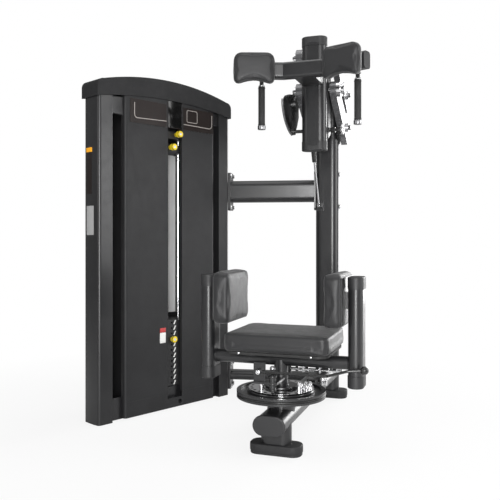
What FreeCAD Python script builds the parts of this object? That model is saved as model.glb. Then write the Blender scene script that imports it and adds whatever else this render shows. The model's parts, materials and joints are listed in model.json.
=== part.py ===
import FreeCAD, Part
import math
import os
import re
import Sketcher
from FreeCAD import Placement, Rotation, Vector

# Kneeling rotary torso machine.
# Frame: +Z up, +Y from the front foot towards the main post, +X away from the weight tower.
# Origin: centre of the front foot's sole. Lengths in millimetres, angles in degrees.

SIZES = {
    # Oval tube that most of the frame is made of
    "tube_width": 114, "tube_thick": 66, "tube_wall": 3, "tube_cap_depth": 9, "tube_cap_rim": 3,
    # Feet, base tube and main post
    "foot_length": 195, "foot_depth": 85, "foot_height": 38, "foot_corner": 18, "foot_bevel": 7,
    "base_axis_height": 122, "base_front_reach": 100, "base_rear_reach": 66,
    "axis_place": 62, "post_place": 892, "post_rise": 42,
    # Tubes that tie the post and the base to the weight tower
    "tie_angle": 10.6, "tie_start_x": 483, "tie_start_y": 812,
    "upper_tie_height": 1013, "upper_tie_tall": 110, "upper_tie_thick": 60, "upper_tie_length": 432.7,
    "lower_tie_height": 91, "lower_tie_tall": 44, "lower_tie_wide": 84, "lower_tie_length": 470,
    "flange_thick": 8, "upper_flange_tall": 188, "lower_flange_tall": 140, "flange_wide": 92,
    "lower_flange_height": 94, "tie_bolt_spread": 158, "bolt_radius": 6, "bolt_head_radius": 10,
    "bolt_head_height": 7, "bolt_side_share": 1.6, "bolt_end_share": 1.5,
    # Chest linkage: two pairs of parallel arms from the post to the chest carrier
    "lower_pivot_height": 1320, "pivot_spacing": 158, "link_reach": 230, "link_rise": 140,
    "link_front_radius": 36, "link_rear_tall": 108, "link_tail": 74, "link_thick": 30, "link_inner": 64,
    "pivot_radius": 10, "running_gap": 0.06, "nut_radius": 21, "nut_thick": 12,
    "hub_radius": 36, "hub_rim": 9, "hub_waist": 24, "hub_length": 34, "star_radius": 29, "star_thick": 7,
    "side_plate_thick": 5, "side_plate_wide": 64, "side_plate_drop": 78, "side_plate_point": 30,
    # Chest carrier, its rear bracket, crossbar and box bracket
    "carrier_place": 612, "carrier_drop": 285, "carrier_rise": 71,
    "carrier_cap_height": 42, "carrier_cap_rim": 1.5, "cap_soft": 4.5,
    "channel_depth": 52, "channel_wall": 5, "channel_drop": 224, "channel_rise": 24,
    "crossbar_rise": 37, "crossbar_place": 412, "crossbar_tall": 70, "crossbar_thick": 50,
    "crossbar_sweep": 20, "crossbar_half": 290, "crossbar_bend": 90, "crossbar_cap": 6,
    "crossbar_round": 14, "crossbar_wall": 5, "pad_standoff": 26.5,
    "pad_along": 128, "standoff_wide": 60, "standoff_tall": 40,
    "box_half_width": 46, "box_tall": 62, "box_start": 420, "box_wall": 6,
    # Chest pads, boards, grips
    "chest_pad_width": 173, "chest_pad_tall": 130, "chest_pad_thick": 42, "chest_pad_corner": 32,
    "chest_arch_radius": 121,
    "chest_pad_drop": 8, "pad_board_thick": 6, "seat_gap": 0.3,
    "pad_board_inset": 16,
    "grip_spread": 215, "grip_place": 496, "grip_neck": 41, "grip_long": 173, "grip_radius": 15,
    "grip_end": 17, "grip_core": 9, "grip_arm_drop": 13, "grip_arm_wide": 30, "grip_arm_thick": 8,
    # Gas strut and height lock
    "strut_side": 30, "strut_foot_place": 834, "strut_foot_height": 940, "lock_place": 676,
    "lock_drop": 182, "strut_tube_radius": 11, "strut_rod_radius": 5, "strut_tube_length": 138,
    "loop_gap": 0.3,
    "strut_eye_wall": 5, "strut_eye_play": 4.5, "strut_eye_thick": 12, "strut_overlap": 60,
    "strut_foot_eye": 10, "clevis_wide": 36, "clevis_tall": 54, "clevis_thick": 6, "clevis_ear": 5,
    "strut_pin_radius": 5, "lock_shaft_radius": 8,
    "lock_shaft_half": 108, "lock_plate_thick": 8, "lock_hub_radius": 36, "lock_hub_length": 46,
    "lock_plate_inner": 150, "lock_spacer_radius": 12,
    "lock_hub_back": 38, "lock_hub_rise": 133, "lock_boss_radius": 15,
    # Turntable
    "disc_radius": 166, "disc_bottom": 194, "disc_thick": 25, "disc_web": 17, "rim_groove": 5,
    "rim_groove_half": 4, "disc_rim": 14,
    "disc_land": 126, "bearing_radius": 52, "spindle_radius": 20, "spindle_rise": 56, "spindle_foot": 4,
    "ring_outer": 122, "ring_inner": 74, "ring_thick": 8, "index_radius": 110, "index_hole_radius": 5.5,
    "stop_pin_radius": 8, "stop_pin_rise": 28, "stop_place": 83,
    "index_step": 15, "stop_angle_left": 226, "stop_angle_right": 338,
    # Kneeling platform
    "platform_gap": 1, "column_radius": 26, "column_flange_radius": 62, "column_flange_thick": 8,
    "tongue_height": 260, "tongue_thick": 8, "tongue_wide": 40, "saddle_place": 110, "saddle_wide": 40,
    "saddle_deep": 120, "saddle_thick": 8,
    "cross_height": 331, "cross_radius": 24, "cross_wall": 3,
    "thigh_tube_place": 283, "thigh_tube_deep": 100, "thigh_tube_thick": 54, "thigh_tube_bottom": 292,
    "thigh_tube_top": 600, "thigh_cap_height": 44, "thigh_cap_rim": 2,
    "thigh_pad_inner": 180, "thigh_pad_thick": 60, "thigh_pad_deep": 257, "thigh_pad_tall": 197,
    "thigh_pad_front": 35, "thigh_pad_bottom": 460, "thigh_pad_corner": 26, "thigh_plate_thick": 5,
    "thigh_plate_inset": 15, "thigh_bracket_tall": 60,
    "thigh_bracket_deep": 40,
    "knee_width": 402, "knee_depth": 326, "knee_front": 40, "knee_thick": 66,
    "knee_corner": 40, "knee_board_thick": 10, "cushion_draw": 5, "cushion_crown": 14,
    "cushion_soft": 5, "knee_board_inset": 8,
    # Start position pin and its lever
    "start_pin_radius": 5, "start_body_radius": 13, "start_body_rise": 58,
    "start_knob_radius": 14, "start_knob_tall": 15, "start_pin_clear": 0.6, "start_body_bottom": 234,
    "lever_knob_gap": 1,
    "lever_height": 304, "lever_radius": 5, "lever_place": 60, "lever_pivot": 48, "ball_radius": 15,
    "lever_tip": 320, "lever_tip_place": 0, "lever_side_rise": 12,
    "lever_tip_rise": 16, "lever_bend": 200, "lever_side": 262, "lever_side_place": 14,
    "lever_bracket_wide": 44, "lever_bracket_tall": 76, "lever_bracket_thick": 6,
    "lever_eye_radius": 12, "lever_bolt_radius": 5, "lever_bolt_head": 9,
    # Weight tower, in its own axes: along its face, into its depth, up
    "tower_x": 791, "tower_y": 76, "tower_turn": 64.8, "tower_width": 755, "cap_side": 8,
    "column_width": 69,
    "column_depth": 110, "column_bulge": 14, "column_curve": 400, "column_wall": 4, "column_top": 1420,
    "cap_low": 1374, "arch_rise": 34,
    "cap_shoulder": 1449, "cap_arch": 46, "cap_front": 6, "cap_depth": 122, "cap_wall": 5,
    "cap_corner": 30, "plinth_height": 72, "plinth_lift": 4, "panel_start": 131, "panel_end": 655,
    "slot_start": 367, "slot_end": 450, "sheet_wall": 3, "panel_return": 26, "slot_return": 16,
    "panel_round": 14,
    "rear_depth": 160, "rear_start": 150, "panel_top": 1416,
    "base_plate_front": 27, "base_plate_depth": 120, "base_plate_thick": 28, "kick_height": 95, "beam_wall": 5,
    "beam_start": 40, "beam_depth": 100, "stub_length": 100,
    "notch_tall": 24, "shroud_hole_radius": 11, "rear_end": 640, "beam_tall": 36, "beam_height": 1348,
    # Weight stack
    "stack_centre": 408, "stack_depth_place": 70, "plate_width": 300, "plate_depth": 96,
    "plate_thick": 24.5, "plate_pitch": 25.3, "lifted_count": 4, "resting_count": 8, "stack_bottom": 99.5,
    "stem_hole_radius": 13.5, "stem_foot": 108, "add_weight_tall": 34, "add_weight_drop": 21,
    "rod_spacing": 154, "rod_radius": 9, "rod_clear": 1.5, "collar_thick": 9, "stem_radius": 12,
    "stem_rise": 60,
    "bumper_radius": 22, "selector_radius": 4.5, "selector_grip_radius": 14, "selector_grip_length": 22,
    "selector_clear": 0.4, "knob_radius": 15, "knob_length": 34, "knob_pin_radius": 4,
    "upper_knob_height": 1260, "upper_knob_along": 432, "lower_knob_height": 1198, "lower_knob_along": 397,
    # Instruction plates and slot strips
    "notice_thick": 1.5, "notice_bottom": 1284, "notice_tall": 104, "left_notice_start": 158,
    "left_notice_end": 358, "right_notice_start": 458, "right_notice_end": 646,
    "guide_strip_wide": 43, "guide_strip_place": 59, "guide_strip_front": 122,
    "guide_strip_bottom": 425, "guide_strip_top": 1187,
    # Cable and pulleys
    "cable_radius": 3, "pulley_radius": 34, "pulley_width": 22, "pulley_groove": 6, "pulley_bore": 8,
    "top_pulley_height": 1310, "pulley_side_gap": 1, "pulley_post_radius": 12, "post_collar_radius": 17,
    "pulley_plate": 5, "pulley_plate_half": 16, "corner_along": 797, "belt_wrap": 150, "rear_pulley_x": 195,
    "rear_pulley_y": 866, "cable_gap": 0.3,
}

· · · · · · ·

* _SHORT PROBLEM_: Write out exactly, please, the lines beginning at the start of the material and ending with the line that holds "# Origin: centre", both included.

* _TASK SOLUTION_:
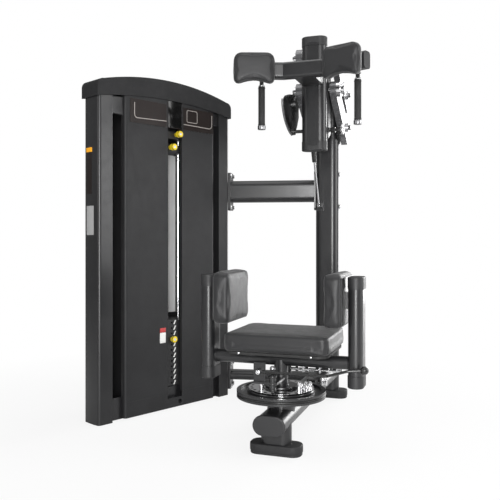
What FreeCAD Python script builds the parts of this object? That model is saved as model.glb. Then write the Blender scene script that imports it and adds whatever else this render shows. The model's parts, materials and joints are listed in model.json.
=== part.py ===
import FreeCAD, Part
import math
import os
import re
import Sketcher
from FreeCAD import Placement, Rotation, Vector

# Kneeling rotary torso machine.
# Frame: +Z up, +Y from the front foot towards the main post, +X away from the weight tower.
# Origin: centre of the front foot's sole. Lengths in millimetres, angles in degrees.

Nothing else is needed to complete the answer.